Credit: ANGELA MCINNES

Student service hubs are open throughout Fanshawe's Oxford Street building to assist students in navigating their way through the new health and safety guidelines


Angela McInnes | Interrobang | News | September 17th, 2020




The COVID-19 pandemic has split the Fanshawe community between the virtual and real-life world.

The College will welcome back 18,000 students for its fall 2020 term, with 8,000 taking part in blended-delivery programs. Its main Oxford Street campus will see approximately 5,000 students on a given day, with their schedules staggered to allow for social distancing in the hallways and classrooms.

“I feel ready,” said Gary Lima, Fanshawe’s senior vice president of academics. “I feel confident we’re in good shape, providing everyone follows the guidelines.”

Lima said that the College worked throughout the summer to transition as many courses as possible to an online format, while creating safety components for those that must be taught in person. The faculty worked with the College’s Centre for Academic Excellence to create a plan that is unique to each program.

Students, faculty and staff are required to complete a COVID-19 training module, as well as a daily online screening. Each academic space has been assessed to delineate where students can remain distanced at two metres apart, and Plexiglas barriers have been installed where distancing may not work.

There are occupancy limits on washrooms and elevators, and signage, posters and floor markers have been placed throughout the campus buildings. Mandatory personal protective equipment includes wearing masks at all times, and cleaning and sanitizing procedures have increased.

Lima said that an online component has been created even for courses that could have been face to face, to further limit numbers on campus. He added that transitioning to the online format was fairly easy for Fanshawe.

“We were a leader in online learning before this even started,” Lima said. “We had the second highest number of online courses in the country, and we’ve been going at this for 10 years now. Before COVID-19, we had dedicated a lot of resources to helping faculty deliver online, and had to ramp up in the summer.”

To help students adjust to the online classroom, the College is providing support via their eLearner coordinators, academic advisors, and library and media services. Lima encouraged students to gauge their readiness for online learning using the tool amiready.ca.

Most programs will have a minimum of at least one synchronous course, where students can have live face time with each other and their professor to accommodate different learning styles. While international enrolment has declined by 10 per cent due to travel restrictions, he said the synchronous delivery will help students out of the country to build a personal connection with their peers.

Conversely, domestic enrolment at Fanshawe has increased slightly by one to two per cent. Those taking classes on campus will be able to use study spots, lounges and homework labs, with student service hubs open to help them locate these areas. Students can purchase food in the Student Union Building, at the Oasis and The Out Back Shack patio.

The FSU main desk will be open, as well as the main front desk at the library. All registrar services and international office services will be available remotely.

Residence life will look different as well, where occupancy has been limited to 45 per cent capacity, according the David Norwood, director of residence operations.

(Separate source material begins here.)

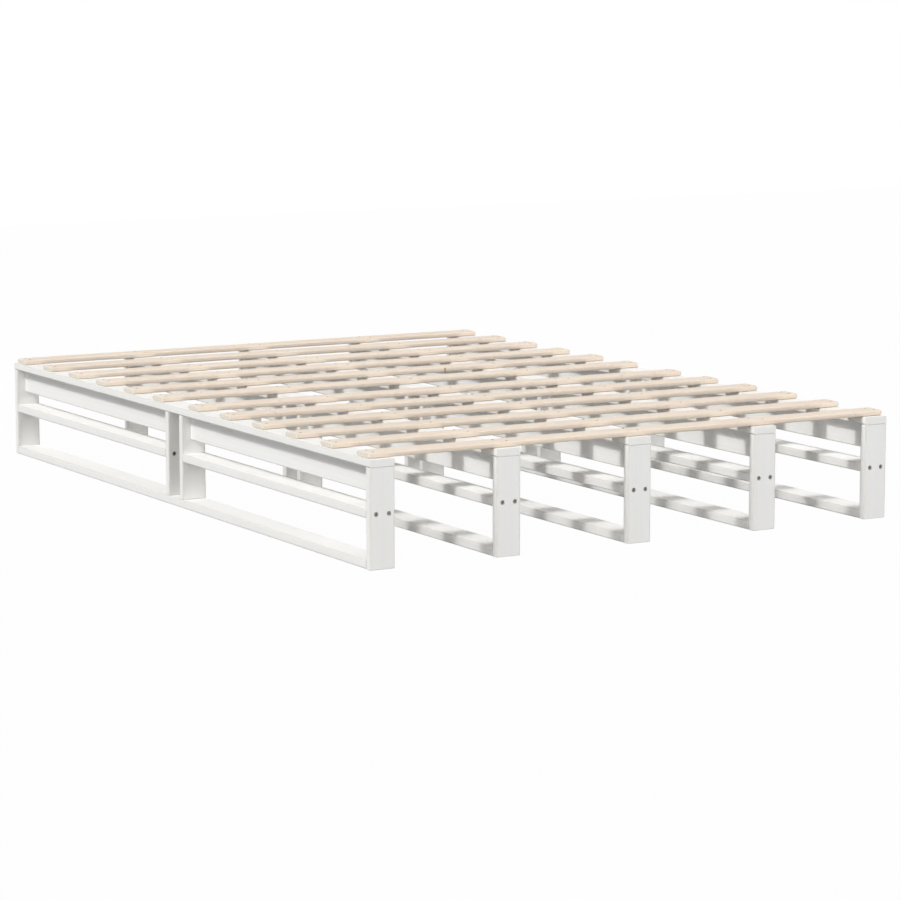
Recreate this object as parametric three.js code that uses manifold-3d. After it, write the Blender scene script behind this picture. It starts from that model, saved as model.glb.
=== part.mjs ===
// A low slatted bed base of painted pine: five long frames stand side by side on the floor,
// and two groups of bare pine slats lie across them. Millimetres, +Z up, +Y along the bed.
// The origin lies on the floor under the middle of the bed.
import * as THREE from 'three';
import { mergeVertices } from 'three/addons/utils/BufferGeometryUtils.js';
import Module from 'manifold-3d';

// Overall sizes
const bedLength = 2000;
const bedWidth = 1400;
const plankTop = 245;

// The five frames. Every board of a frame is as wide as the frame.
const boardWidth = 62;
const plankThickness = 18;
const railThickness = 21;
const postThickness = 20;
const midPostGap = 58;
const middleRailHeight = 113;
const outerFramePitch = 321;

// The strip on edge under each half of a plank, which makes a T with it
const stripThickness = 18;
const stripDepth = 60;
const stripHousing = 2;

// The slats
const slatWidth = 56;
const slatThickness = 13;
const slatSetback = 13;
const slatEndInset = 4;
const slatGroupGap = 148;
const slatsPerGroup = 6;

// Eased edges: along a board, and round its two ends
const boardEase = 3;
const boardEndEase = 1;
const boardEaseSteps = 1;
const slatEase = 5;
const slatEndEase = 2;
const slatEaseSteps = 2;
const largestEaseShare = 0.4;

// The two screws through a post into the end of a middle rail
const screwSpacing = 32;
const headHoleDiameter = 11;
const headHoleDepth = 6;
const shankHoleDiameter = 5;
const pilotHoleDiameter = 3.5;
const pilotHoleDepth = 40;
const holeSides = 12;

// The two screws through a slat into a plank. Their heads lie flush in a countersink of 90 degrees.
const slatScrewSpread = 32;
const slatScrewStagger = 18;
const slatScrewFromEnd = 17;
const countersinkDiameter = 6.6;
const slatHoleDiameter = 4;
const plankPilotDiameter = 3;
const plankPilotDepth = 14;
const slatHoleSides = 10;

// The glue and paint between two boards that meet, and how far a cut runs past a face
const jointGap = 0.2;
const overrun = 2;

const paintColour = 0xeae9e6;
const pineColour = 0xe9d3b5;

const wasm = await Module();
wasm.setup();

const boardEdge = { ease: boardEase, endEase: boardEndEase, steps: boardEaseSteps };
const slatEdge = { ease: slatEase, endEase: slatEndEase, steps: slatEaseSteps };

const halfLength = bedLength / 2;
const plankUnderside = plankTop - plankThickness;
const stripUnderside = plankUnderside - stripDepth;
const midPostInnerFace = midPostGap / 2;
const midPostOuterFace = midPostInnerFace + postThickness;
const endPostInnerFace = halfLength - postThickness;
const halfBayLength = endPostInnerFace - midPostOuterFace - 2 * jointGap;
const halfBayCentre = (endPostInnerFace + midPostOuterFace) / 2;

const outerX = (bedWidth - boardWidth) / 2;
const frameXs = [-outerX, outerFramePitch - outerX, 0, outerX - outerFramePitch, outerX];

// The middles of the slats, from the foot end. Each group starts at its end of the bed and stops
// short of the middle.
const slatLength = bedWidth - 2 * slatEndInset;
const lastSlatY = (slatGroupGap + slatWidth) / 2;
const slatPitch = (halfLength - slatSetback - slatWidth / 2 - lastSlatY) / (slatsPerGroup - 1);
const groupYs = Array.from({ length: slatsPerGroup }, (_, index) => lastSlatY + slatPitch * index);
const slatYs = [...groupYs.map((y) => -y).reverse(), ...groupYs];

// A closed geometry as a solid that can be joined and cut
function solidOf(geometry) {
  const bare = geometry.clone();
  bare.deleteAttribute('normal');
  bare.deleteAttribute('uv');
  const merged = mergeVertices(bare);
  return new wasm.Manifold(new wasm.Mesh({
    numProp: 3,
    vertProperties: new Float32Array(merged.attributes.position.array),
    triVerts: new Uint32Array(merged.index.array),
  }));
}

function geometryOf(solid) {
  const mesh = solid.getMesh();
  const geometry = new THREE.BufferGeometry();
  geometry.setAttribute('position', new THREE.BufferAttribute(mesh.vertProperties, 3));
  geometry.setIndex(new THREE.BufferAttribute(mesh.triVerts, 1));
  geometry.computeVertexNormals();
  return geometry;
}

// A board's section: a rectangle with quarter-round corners
function roundedRectangle(width, height, radius) {
  const x = width / 2;
  const y = height / 2;
  const shape = new THREE.Shape();
  shape.moveTo(x, radius - y);
  shape.absarc(x - radius, y - radius, radius, 0, Math.PI / 2, false);
  shape.absarc(radius - x, y - radius, radius, Math.PI / 2, Math.PI, false);
  shape.absarc(radius - x, radius - y, radius, Math.PI, 3 * Math.PI / 2, false);
  shape.absarc(x - radius, radius - y, radius, 3 * Math.PI / 2, 2 * Math.PI, false);
  return shape;
}

// A board with its middle at the origin: width along X, thickness along Y, length along Z
function easedBoard(width, thickness, length, edge) {
  const radius = Math.min(edge.ease, thickness * largestEaseShare);
  const endRadius = Math.min(edge.endEase, radius * largestEaseShare);
  const geometry = new THREE.ExtrudeGeometry(roundedRectangle(width, thickness, radius), {
    depth: length - 2 * endRadius,
    curveSegments: edge.steps,
    bevelThickness: endRadius,
    bevelSize: endRadius,
    bevelOffset: -endRadius,
    bevelSegments: 1,
  });
  return geometry.translate(0, 0, endRadius - length / 2);
}

// The same board lying flat along Y
function boardAlongY(width, thickness, length, edge) {
  return easedBoard(width, thickness, length, edge).rotateX(-Math.PI / 2);
}

// The same board lying flat along X
function boardAlongX(width, thickness, length, edge) {
  return boardAlongY(width, thickness, length, edge).rotateZ(-Math.PI / 2);
}

function piece(name, geometry, colour, x, y, z) {
  const material = new THREE.MeshStandardMaterial({ color: colour, roughness: 0.6, metalness: 0 });
  const mesh = new THREE.Mesh(geometry, material);
  mesh.name = name;
  mesh.position.set(x, y, z);
  return mesh;
}

// Two holes side by side across the board's width, along Y, from one Y to another
function holePair(diameter, fromY, toY, z) {
  const length = Math.abs(toY - fromY);
  const holes = [-screwSpacing / 2, screwSpacing / 2].map((x) => {
    const hole = new THREE.CylinderGeometry(diameter / 2, diameter / 2, length, holeSides);
    return solidOf(hole.translate(x, (fromY + toY) / 2, z));
  });
  return holes[0].add(holes[1]);
}

// The slat screws over one frame, as [x, y] from the middle of the frame and of the slat. Over an
// outer frame both keep their distance from the slat's end, and over an inner one they are staggered.
function slatScrews(frameX) {
  const outer = Math.abs(frameX) === outerX;
  const middle = outer ? Math.sign(frameX) * (slatLength / 2 - slatScrewFromEnd) - frameX : 0;
  const stagger = outer ? 0 : slatScrewStagger;
  return [-1, 1].map((side) => [middle + side * stagger / 2, -side * slatScrewSpread / 2]);
}

// Upright holes round the given [x, y] places, each reaching as far above z as below it
function uprightHoles(diameter, halfDepth, places, z) {
  const holes = places.map(([x, y]) => {
    const radius = diameter / 2;
    const hole = new THREE.CylinderGeometry(radius, radius, 2 * halfDepth, slatHoleSides);
    return solidOf(hole.rotateX(Math.PI / 2).translate(x, y, z));
  });
  return holes.reduce((joined, hole) => joined.add(hole));
}

// The countersinks round the given [x, y] places in a top at height z
function countersinks(places, z) {
  const radius = countersinkDiameter / 2 + overrun;
  const cones = places.map(([x, y]) => {
    const cone = new THREE.ConeGeometry(radius, radius, slatHoleSides);
    return solidOf(cone.rotateX(-Math.PI / 2).translate(x, y, z + overrun - radius / 2));
  });
  return cones.reduce((joined, cone) => joined.add(cone));
}

// A post from one height up to the plank. Its screw holes start on the face away from the rail,
// which is the face on the side of headSide: 1 for +Y, -1 for -Y.
function post(name, y, bottom, headSide) {
  const top = plankUnderside - jointGap;
  const centreZ = (top + bottom) / 2;
  const screwZ = middleRailHeight + railThickness / 2 - centreZ;
  const headFace = headSide * postThickness / 2;
  const board = solidOf(easedBoard(boardWidth, postThickness, top - bottom, boardEdge));
  const outside = headFace + headSide * overrun;
  const headHoles = holePair(headHoleDiameter, outside, headFace - headSide * headHoleDepth, screwZ);
  const shankHoles = holePair(shankHoleDiameter, headFace, -outside, screwZ);
  const geometry = geometryOf(board.subtract(headHoles.add(shankHoles)));
  return piece(name, geometry, paintColour, 0, y, centreZ);
}

// A flat rail between an end post and a mid post, with the screws' pilot holes in both ends
function middleRail(name, y) {
  const end = halfBayLength / 2;
  const rail = solidOf(boardAlongY(boardWidth, railThickness, halfBayLength, boardEdge));
  const pilots = holePair(pilotHoleDiameter, end + overrun, end - pilotHoleDepth, 0)
    .add(holePair(pilotHoleDiameter, -end - overrun, pilotHoleDepth - end, 0));
  const z = middleRailHeight + railThickness / 2;
  return piece(name, geometryOf(rail.subtract(pilots)), paintColour, 0, y, z);
}

// The flat rail on the floor between the two end posts; the mid posts stand on it
function bottomRail(name) {
  const length = 2 * (endPostInnerFace - jointGap);
  const geometry = boardAlongY(boardWidth, railThickness, length, boardEdge);
  return piece(name, geometry, paintColour, 0, 0, railThickness / 2);
}

// The plank on top of the posts, and the strip housed in its underside over each half bay. The
// slat screws' pilot holes are in the plank's top.
function topRail(name, frameX) {
  const plankZ = plankTop - plankThickness / 2;
  const plank = boardAlongY(boardWidth, plankThickness, bedLength, boardEdge);
  const stripHeight = stripDepth + stripHousing;
  const stripZ = stripUnderside + stripHeight / 2 - plankZ;
  const strips = [-halfBayCentre, halfBayCentre].map((y) => {
    const strip = boardAlongY(stripThickness, stripHeight, halfBayLength, boardEdge);
    return solidOf(strip.translate(0, y, stripZ));
  });
  const places = slatYs.flatMap((y) => slatScrews(frameX).map(([dx, dy]) => [dx, y + dy]));
  const pilots = uprightHoles(plankPilotDiameter, plankPilotDepth, places, plankThickness / 2);
  const joined = solidOf(plank).add(strips[0]).add(strips[1]).subtract(pilots);
  return piece(name, geometryOf(joined), paintColour, 0, 0, plankZ);
}

function longFrame(number, x) {
  const frame = new THREE.Group();
  frame.position.x = x;
  const endPostY = halfLength - postThickness / 2;
  const midPostY = midPostInnerFace + postThickness / 2;
  const railTop = railThickness + jointGap;
  frame.add(
    topRail(`top_rail_${number}`, x),
    bottomRail(`bottom_rail_${number}`),
    post(`front_post_${number}`, -endPostY, 0, -1),
    post(`front_mid_post_${number}`, -midPostY, railTop, 1),
    post(`rear_mid_post_${number}`, midPostY, railTop, -1),
    post(`rear_post_${number}`, endPostY, 0, 1),
    middleRail(`front_middle_rail_${number}`, -halfBayCentre),
    middleRail(`rear_middle_rail_${number}`, halfBayCentre),
  );
  return frame;
}

// The slats, with the screws' countersunk clearance holes through them
function slats() {
  const group = new THREE.Group();
  const z = plankTop + jointGap + slatThickness / 2;
  const places = frameXs.flatMap((x) => slatScrews(x).map(([dx, dy]) => [x + dx, dy]));
  const holes = uprightHoles(slatHoleDiameter, slatThickness / 2 + overrun, places, 0)
    .add(countersinks(places, slatThickness / 2));
  slatYs.forEach((y, index) => {
    const board = solidOf(boardAlongX(slatWidth, slatThickness, slatLength, slatEdge));
    const name = `slat_${String(index + 1).padStart(2, '0')}`;
    group.add(piece(name, geometryOf(board.subtract(holes)), pineColour, 0, y, z));
  });
  return group;
}

const bed = new THREE.Group();
frameXs.forEach((x, index) => bed.add(longFrame(index + 1, x)));
bed.add(slats());

export default bed;
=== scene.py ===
import math
import random

import bmesh
import bpy
from mathutils import Matrix, Vector


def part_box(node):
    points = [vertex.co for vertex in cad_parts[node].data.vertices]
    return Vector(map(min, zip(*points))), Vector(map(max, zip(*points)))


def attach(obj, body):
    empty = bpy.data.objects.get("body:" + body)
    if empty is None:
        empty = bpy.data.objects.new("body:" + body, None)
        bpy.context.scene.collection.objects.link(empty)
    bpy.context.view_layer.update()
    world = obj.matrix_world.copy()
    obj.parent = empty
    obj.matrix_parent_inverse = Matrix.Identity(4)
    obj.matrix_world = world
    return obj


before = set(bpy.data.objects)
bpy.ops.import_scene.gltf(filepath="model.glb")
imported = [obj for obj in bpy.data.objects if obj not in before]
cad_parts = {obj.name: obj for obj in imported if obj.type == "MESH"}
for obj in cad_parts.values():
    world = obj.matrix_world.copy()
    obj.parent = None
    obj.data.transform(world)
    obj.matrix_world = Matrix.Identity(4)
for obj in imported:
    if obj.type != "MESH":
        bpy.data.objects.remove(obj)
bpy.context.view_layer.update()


# The long frames: planks, strips, rails and posts of planed pine, glued and screwed together.
# They are sprayed with opaque white satin paint, which is nearly even. It follows the grain under
# it as faint ridges, and knots show as slight stains. The rounded edges carry painted shade, a darker
# warm grey that damps the highlight the lamps put on them.
MM = 0.001
FRAMES = range(1, 6)
PAINT = "#F0F0EE"
PAINT_IN_GRAIN = "#EDECEA"
KNOT_UNDER_PAINT = "#E8E4DB"
KNOT_SHARE = 0.55
# Painted shade: the rounded edges are painted darker, to damp the highlight the lamps put on them
PAINTED_SHADE_ON_EDGE = "#DAD7D0"
EDGE_SHADE_SHARE = 0.8
PAINT_ROUGHNESS = (0.6, 0.7)
PAINT_RELIEF = 0.03 * MM
# The spray's orange peel: its hills per metre, and their height beside the grain's ridges
PEEL_PER_METRE = 450
PEEL_SHARE = 0.35
# The wood: the width of its growth rings, and how dark a ring is from its start to its end
RING_WIDTH = 3.4 * MM
RING_TONES = ((0, 0.25), (0.1, 0), (0.45, 0.08), (0.9, 1), (1, 0.25))
# Where a board lies from the heart of its log: the least way along, across and through the board, and
# how much that varies from board to board. The heart runs 30 to 130 mm beside the board.
HEART_FROM = (0, -45 * MM, 30 * MM)
HEART_ROOM = (9, 90 * MM, 100 * MM)
# Half of the cells of a grid drawn out along the board hold a knot, with a radius between these two. Its
# dark disc fades out between two shares of its radius, and the rings' bulge between two more.
KNOT_CELLS_PER_METRE = (2.6, 9, 0)
KNOT_FREE_SHARE = 0.5
KNOT_RADII = (0.1 * MM, 5 * MM)
DISC_SHARES = (0.75, 1.15)
BULGE_SHARES = (0.8, 3.6)
BULGE_RINGS = 2.4
# Good and bad years shift the rings by up to this many, and change this often from ring to ring
WEATHER_RINGS = 2.2
WEATHER_PER_RING = 0.45
# How far the rings wander. Fibres are about 1 mm thick and 40 times as long, and clouds a hand wide.
WANDER = 16 * MM
WANDER_PER_METRE = (1.7, 7, 7)
FIBRES_PER_METRE = (24, 950, 950)
CLOUDS_PER_METRE = (5, 22, 22)
# What a noise texture rarely leaves, and the depths of grain between which the paint shows it
NOISE_SPAN = (0.3, 0.7)
GRAIN_SPAN = (0.4, 1.0)
GRAIN_SHARE = 0.8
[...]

There will be 615 students living in-house as of Sept. 21. Students are required to stick to two individuals per room at a time. They can visit each other, but no outside guests will be allowed. Several international students have already quarantined within their rooms, with the residence staff helping to deliver food and keep all students connected to mental health supports.

With these precautions in place, Lima said the College is ready to take whatever comes next.

“If we follow all the guidelines, we won’t need another lockdown,” he said. “If there was another lockdown, it would be similar to what we did in the winter last year, although we’re a lot more prepared than we were the first time. Our end goal is to not have a lockdown.”